Based on the Hunter × Hunter franchise, the game centres around three-on-three tag team style fights, where the player picks a team of three playable characters with unique abilities taken from the franchise, to fight a CPU or human opponent with their own team of three characters.

==Gameplay==
The gameplay centres around three-on-three battles against opponents either controlled by the CPU or by other players through either local or online multiplayer and is reminiscent of other games developed by Eighting namely Ultimate Marvel vs. Capcom 3 and Tatsunoko vs. Capcom. Players can pick three characters who they will take into battle, with the winner being the one who depletes all three of their opponent's fighters. Players can switch their playable fighters out at any time and can call upon fighters who are not in play to execute assists attacks. The rush button allows players to perform stronger combo attacks, though this ability has a cooldown period. Each character also has an "Nen Arts" meter that fills up through executing combos, which can be used to perform powerful one-time attacks that are unique to each character.

Single-player game modes include a story mode that allows players to reenact battles from the source material against CPU opponents, which also have additional objectives such as winning in a certain timeframe or executing a specific combo. Training mode allows players to hone their skills whilst Single mode utilizes the "Heaven's Arena" location from the source material as a series of increasingly more challenging CPU fighters, with each character having their own set of challenges. Completing these challenges provides unlockable content such as player icons and Greed Island Cards.
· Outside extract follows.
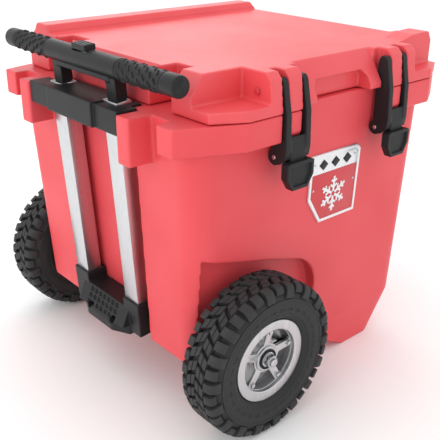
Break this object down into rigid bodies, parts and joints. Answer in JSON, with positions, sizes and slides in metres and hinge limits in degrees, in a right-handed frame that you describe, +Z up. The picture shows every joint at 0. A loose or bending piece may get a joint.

Multiplayer game modes include Free Battle Mode for fighting human opponents in local multiplayer, alongside online battles with user friends. Ranked matchmaking is also included for players who want to test their skills in highly competitive matches online.

==Characters==
The base game includes 16 playable characters. 4 additional characters were later released through a season pass. The characters are voiced in Japanese by the cast of Madhouse's 2011 Hunter × Hunter anime series.

- Base Roster

- Gon Freecss
- Killua Zoldyck
- Leorio Paradinight
- Kurapika
- Hisoka Morow
- Isaac Netero
- Biscuit "Bisky" Krueger
- Machi Komacine
- Uvogin
- Chrollo Lucilfer
- Feitan Portor
- Meruem
- Genthru
- Razor
- Morel Mackernasey
- Kite

- Season Pass 1

- Neferpitou
- Phinks Magcub
- Shizuku Murasaki
- Zeno Zoldyck

==Development and release==
The game was first announced at Jump Festa 2023 on December 15, with the first teaser trailer revealing the game's name as Hunter × Hunter: Nen × Impact releasing in January 2024. A demo was available to play at Evo Japan 2024 event on April 27, and again for Evo Japan 2025 from May 9 to May 11. The game was further demoed for Bushiroad EXPO 2025, a series of exhibitions held at various fan conventions across the world, including Taipei International Comics and Animation Festival (6–10 February), Comic Con Mumbai (April 12–13), Comic Frontier 20 in Jakarta Indonesia (May 24–25) and at the Gateway Mall in Quezon City, Philippines (June 7–8). One more exhibition is planned for TableCon Quest 2025 in Singapore (August 23–24).

The game was set to be released in 2024, but was soon delayed to July 17, 2025 due to the implementation of rollback netcode, a mechanism that reduces lag during online matches.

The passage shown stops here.